I'm not sure how feasible it is -- and I'm sure it would be great for learning and experimentation. Not everything needs to be high speed -- the Amiga could do a lot of cozy graphics and audio, and snappy GUI -- all with a 7.5 Mhz cpu. There should be some room to play in the now "ancient"/"slow" space...?

Basically I'd love to see some mini/nano-ITX like boards, with passively cooled FPGA, with BIOS/init via coreboot running various open OSs. The rasberry pi ticks a lot of these slots of course, but it still has a few proprietary parts in there (then again, it is dirt cheap too).

The main thing I see missing, is something that is accessible from the ground up (maybe something even slower, along the lines of the C64/VIC20 might be even better).

[1] http://www.radionor.no/ [2] http://en.wikipedia.org/wiki/LEON


Great comment.

As a programmer who's had to go through a lot of the learning processes you describe, and I can't agree strongly enough with your informative cautions on the challenges in PCB design, some here might be interested in this document that is merely an indicator of some of the challenges you mention.

http://www.bluechiptechnology.co.uk/~bluedownloads/Single_Bo...

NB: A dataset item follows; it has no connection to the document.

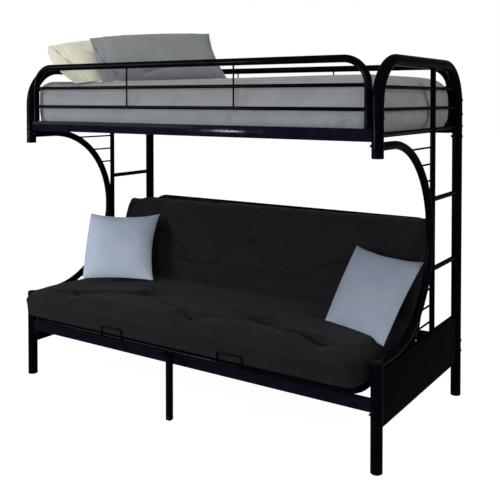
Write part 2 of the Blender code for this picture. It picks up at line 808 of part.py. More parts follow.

Great response! I would like to suggest that as people choose to go down this path (and if it interests you - do it succeeding at challenging things is rewarding), a great way to contribute to the world of "open *" is to codify your lessons into better amateur tools. One of the problems robomartin lists is the lacking quality in amateur tools - and the obvious solution is to increase the quality of them!